The American Animal Hospital Association (AAHA) recently made a requirement that all of its member hospitals only perform dental cleanings under general anesthesia with an endotracheal tube in place, AAHA Dental Guidelines. This decision has come under fire from groups who perform dental cleanings without anesthesia. Fairly, we should look at each side’s concerns.
The groups who perform dental cleanings without general anesthesia argue that their trained staff can safely and completely clean the teeth without general anesthesia. They also correctly state that there is an inherent risk whenever general anesthesia is performed. Some of these groups only recommend non-anesthetic dental cleanings (NADs) in between complete cleanings under general anesthesia as preventative maintenance. Some believe general anesthesia is only required if there is a need for extractions or other involved treatments.
Those who believe general anesthesia is required state that scaling of all the teeth surfaces and cleaning below the gum line is not possible when a patient is awake. Additionally complete diagnostics including periodontal probing and dental x-rays cannot be adequately performed in an awake patient. One group taking this stance is the American Veterinary Dental College, who are the only group of veterinary dental specialists recognized by the American Veterinary Medical Association. The College’s position can be found here, Dental Scaling Without Anesthesia.

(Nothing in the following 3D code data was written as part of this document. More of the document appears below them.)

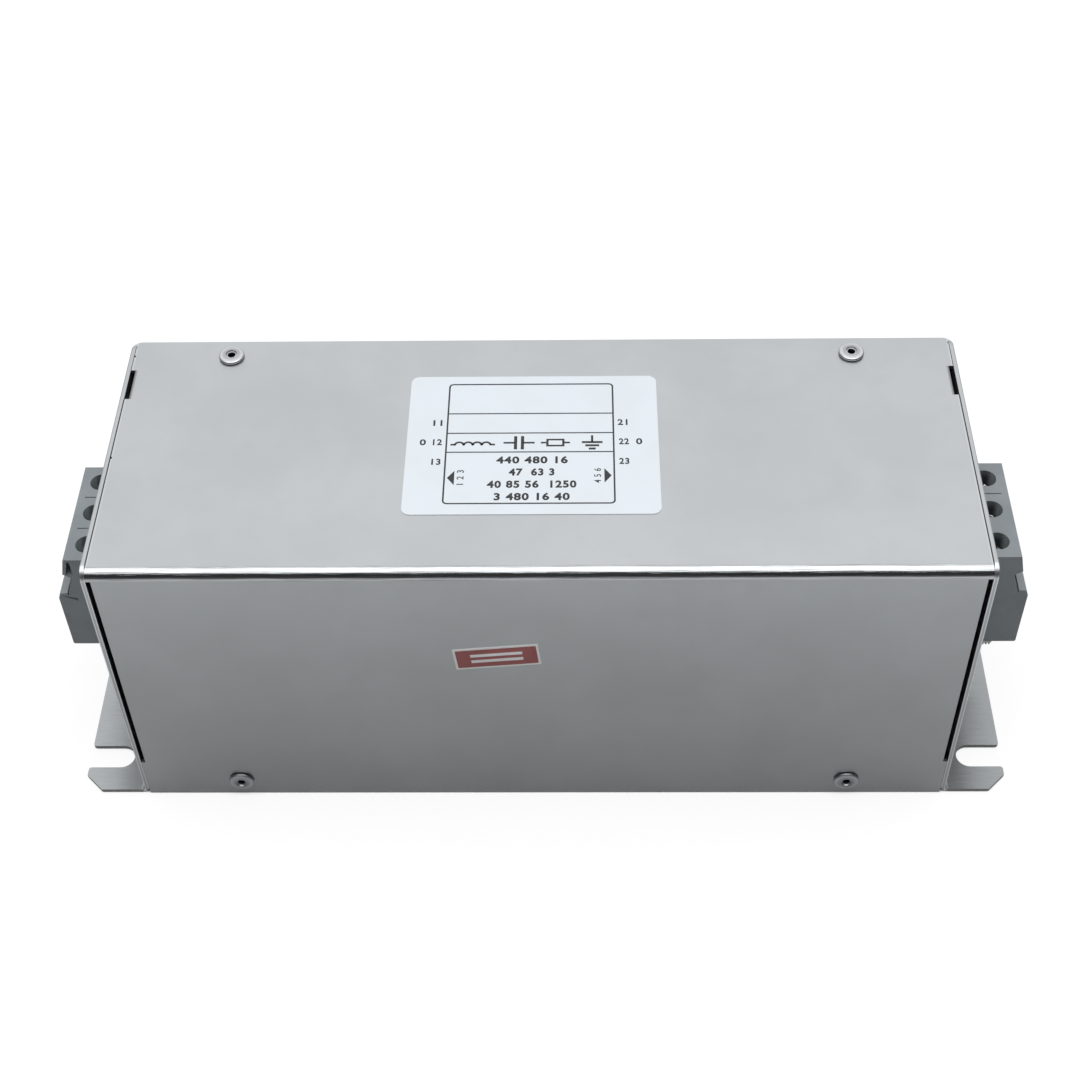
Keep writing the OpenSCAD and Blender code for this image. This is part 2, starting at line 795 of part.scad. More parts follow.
// Three arms that keep the phases apart in the bore of the choke.
module phase_separator() {
    arm_t = 1.2;
    arm_l = ring_in - core_gap;
    half = turn_axial + wire_d / 2;
    gap_middle = (phase_start[1] + phase_start[0] + (turns + 0.5) * turn_step) / 2;
    color("ivory") translate([0, 0, choke_z]) rotate([90, 0, 90]) translate([0, 0, -half])
        linear_extrude(2 * half) for (phase = [0, 1, 2])
            rotate(gap_middle + 120 * phase) translate([0, -arm_t / 2]) square([arm_l, arm_t]);
}

module choke_cradle() {
    cradle_x = ring_w / 2;
    cradle_y = 22;
    cradle_top = board_top + 11;
    color("black") difference() {
        translate([-cradle_x, -cradle_y, board_top]) cube([2 * cradle_x, 2 * cradle_y, cradle_top - board_top]);
        on_choke_axis() translate([0, 0, -2 * cradle_x]) cylinder(r = seat_r, h = 4 * cradle_x, $fn = 96);
    }
}

// Squared-off circle: cosine or sine pushed towards the corners of its box.
function squared(value) = sign(value) * pow(abs(value), 1 / 3);

// The upper phase is wound outwards first, the lower two inwards, so that their leads fall to the board.
function way(phase) = sin(phase_start[phase] + 50) > 0 ? 1 : -1;

// A point of a winding after some turns; the middle of its wire.
function turn_point(phase, turn) =
    let (around = phase_start[phase] + turn_step * turn,
         out = ring_mid + way(phase) * turn_radial * squared(sin(360 * turn)))
    [-turn_axial * squared(cos(360 * turn)), out * cos(around), choke_z + out * sin(around)];

function winding_turns() = turns + 0.5;

// Foot of a winding's first lead (last = 0) or last lead (last = 1), under the board.
function lead_foot(phase, last) =
    let (end = turn_point(phase, last * winding_turns()))
    [(last > 0 ? 1 : -1) * lead_x, end[1], board_z - 1.5];

// Direction in which the wire leaves its first point, or reaches its last.
function end_direction(phase, last) =
    let (around = phase_start[phase] + last * turn_step * winding_turns(),
         sense = way(phase) * (last > 0 ? -1 : 1))
    [0, sense * cos(around), sense * sin(around)];

function bezier(a, b, c, d, t) =
    pow(1 - t, 3) * a + 3 * t * pow(1 - t, 2) * b + 3 * t * t * (1 - t) * c + t * t * t * d;

// Lead from its foot to the first turn. The last lead is the same curve, walked back.
function lead(phase, last) =
    let (start = turn_point(phase, last * winding_turns()),
         foot = lead_foot(phase, last),
         sense = last > 0 ? -1 : 1,
         knee = [foot[0], foot[1], start[2] - 8],
         pull = 5)
    concat([foot], [for (step = [0:5])
        bezier(knee, knee + [0, 0, pull], start - sense * pull * end_direction(phase, last), start, step / 6)]);

function reversed(list) = [for (i = [len(list) - 1:-1:0]) list[i]];

steps_per_turn = 16;

function winding_path(phase) =
    concat(lead(phase, 0),
        [for (i = [0:winding_turns() * steps_per_turn]) turn_point(phase, i / steps_per_turn)],
        reversed(lead(phase, 1)));

function unit(v) = v / norm(v);

// Direction of travel at each point of a path.
function travel(path, i) =
    unit(path[min(i + 1, len(path) - 1)] - path[max(i - 1, 0)]);

// Carries a normal from one point to the next without twist.
function carried(normal, direction) = unit(normal - (normal * direction) * direction);

function normals(path, i = 0, last = [1, 0, 0], found = []) =
    i == len(path) ? found :
    let (next = carried(last, travel(path, i)))
    normals(path, i + 1, next, concat(found, [next]));

// Round wire along a path, as one closed solid.
module wire(path, diameter, sides = 6) {
    frames = normals(path);
    count = len(path);
    points = [for (i = [0:count - 1])
        let (n = frames[i], b = cross(travel(path, i), n))
        for (k = [0:sides - 1])
            path[i] + diameter / 2 * (cos(360 * k / sides) * n + sin(360 * k / sides) * b)];
    faces = concat(
        [[for (k = [0:sides - 1]) k]],
        [for (i = [0:count - 2], k = [0:sides - 1])
            let (a = i * sides + k, b = i * sides + (k + 1) % sides)
            [a, a + sides, b + sides, b]],
        [[for (k = [sides - 1:-1:0]) (count - 1) * sides + k]]);
    polyhedron(points, faces);
}

module phase_winding(phase) {
    color("orangered") wire(winding_path(phase), wire_d);
}

chassis();
cover();
cover_rivets();
rivet_mandrels();
rating_label();
front_sticker();
for (i = [0:2]) {
    line_pole(i);
    load_pole(i);
    bar(-1, i);
    bar(1, i);
    phase_winding(i);
    mains_capacitor(-1, i);
    mains_capacitor(1, i);
}
clamp_cages(-1);  // line_clamp_cages
clamp_cages(1);  // load_clamp_cages
clamp_screws(-1);  // line_clamp_screws
clamp_screws(1);  // load_clamp_screws
earth_studs();
earth_flat_washers();
earth_spring_washers();
earth_nuts();
floor_insulator();
main_board();
board_standoffs();
board_screws();
earth_capacitors(-1);  // line_earth_capacitors
earth_capacitors(1);  // load_earth_capacitors
discharge_resistors();
choke_core();
core_case();
core_case_lid();
phase_separator();
choke_cradle();
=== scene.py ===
# %% [markdown]
# # A mains filter in a folded steel case
#
# This filter is two folded sheets of steel, four rivets, a block of terminals at each end and the
# parts inside. They are already exact solids. This file gives them their finishes, and adds what
# a solid model leaves out: the print on the label and on the sticker, the threads of the earth
# studs, and the worked heads of the clamp screws.

# %% The tools, and the solid model as a fixed frame
import json
import math

import bpy
from mathutils import Matrix, Vector


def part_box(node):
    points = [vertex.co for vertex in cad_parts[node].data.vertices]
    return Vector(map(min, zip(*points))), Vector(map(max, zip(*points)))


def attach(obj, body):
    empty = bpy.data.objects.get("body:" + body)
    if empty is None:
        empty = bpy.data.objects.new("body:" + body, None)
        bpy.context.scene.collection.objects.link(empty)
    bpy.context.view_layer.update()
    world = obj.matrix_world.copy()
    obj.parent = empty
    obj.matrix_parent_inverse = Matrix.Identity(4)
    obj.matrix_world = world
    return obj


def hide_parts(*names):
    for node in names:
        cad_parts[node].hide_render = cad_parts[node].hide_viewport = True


MM = 0.001
ROOT = "root"
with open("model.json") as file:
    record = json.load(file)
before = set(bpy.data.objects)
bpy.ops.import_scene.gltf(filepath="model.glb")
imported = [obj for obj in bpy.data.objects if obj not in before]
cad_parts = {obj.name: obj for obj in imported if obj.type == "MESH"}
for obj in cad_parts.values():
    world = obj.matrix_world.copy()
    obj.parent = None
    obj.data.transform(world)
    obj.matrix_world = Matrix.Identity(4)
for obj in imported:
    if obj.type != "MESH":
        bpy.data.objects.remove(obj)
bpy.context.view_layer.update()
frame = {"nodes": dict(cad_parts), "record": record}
print(len(frame["nodes"]), "solid pieces loaded")

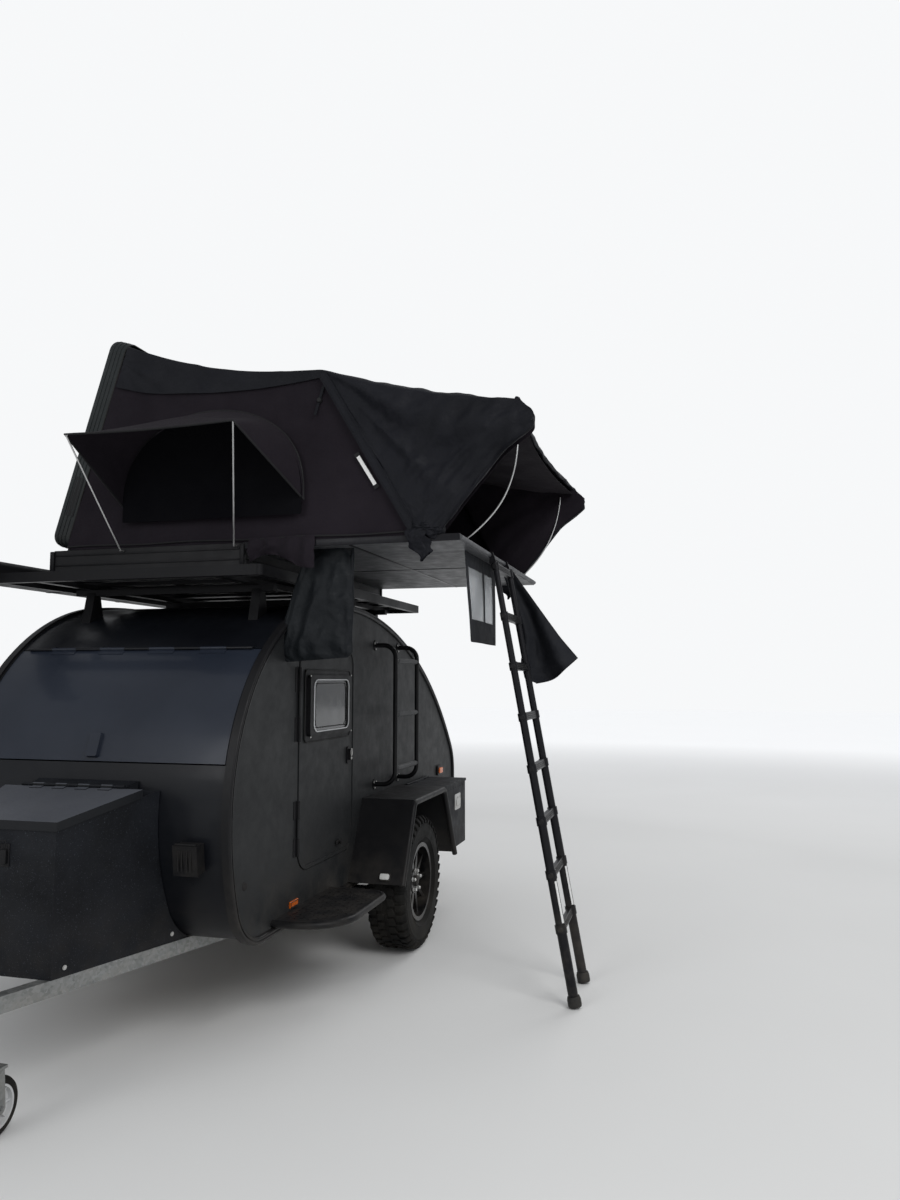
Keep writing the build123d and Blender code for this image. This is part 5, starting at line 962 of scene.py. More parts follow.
# %% Cloth grid helper
def cloth_grid(across, along, place, thickness=0.0016, levels=1, flip=False):
    """A sheet of cloth: a flat grid whose points move to place(across share, along share)."""
    deselect()
    bpy.ops.mesh.primitive_grid_add(x_subdivisions=across, y_subdivisions=along, size=2.0)
    obj = bpy.context.object
    for point in obj.data.vertices:
        point.co = place(point.co.x / 2 + 0.5, point.co.y / 2 + 0.5)
    if flip:
        bpy.ops.object.mode_set(mode="EDIT")
        bpy.ops.mesh.select_all(action="SELECT")
        bpy.ops.mesh.flip_normals()
        bpy.ops.object.mode_set(mode="OBJECT")
    if levels:
        apply_modifier(obj, "SUBSURF", levels=levels, render_levels=levels)
    area = sum(face.area for face in obj.data.polygons)
    if thickness:
        apply_modifier(obj, "SOLIDIFY", thickness=thickness, offset=-1.0)
    return obj, area


def declare_sheet(obj, area):
    """Print a sheet's name and its measured area."""
    print(obj.name, "cloth area", round(area, 3), "m2")


# %% [markdown]
# The walls and roof come first, in a charcoal cloth with a little brown in it.

# %% Tent canopy
def wall_point(share, turn):
    """A point of the walls and roof, drawn in under the fly beyond the ridge."""
    return in_frame(tent_point(share, turn, -0.045 * min(1.0, max(0.0, share - 0.552) / 0.04)))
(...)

I believe that some of the groups supporting NAD do have the pet’s best intention in mind. Their thought is that the risk of an adverse reaction under general anesthesia is too high to justify an anesthetized cleaning. I agree that if general anesthesia is not properly performed, the risk of a problem occurring is high. However if the right precautions are made, the risk of an event under general anesthesia is minuscule in a healthy pet.
Adequate dental care can not be provided on an awake patient in the vast majority of cases. Most of the patients I see have some degree of gum recession and bone loss which requires more than simple scaling and polishing. As well, a number of patients I see who have had a recent anesthetized dental cleaning have large amounts of dental tartar left behind. If dental tartar is left behind in some anesthetized patients, how can it be completely removed in an awake, uncooperative patient?
In conclusion, adequate dental scaling and polishing does require balanced and monitored general anesthesia. It is my opinion that cleaning teeth without general anesthesia is simply cosmetic and not therapeutic. It is a disservice to the pet and client.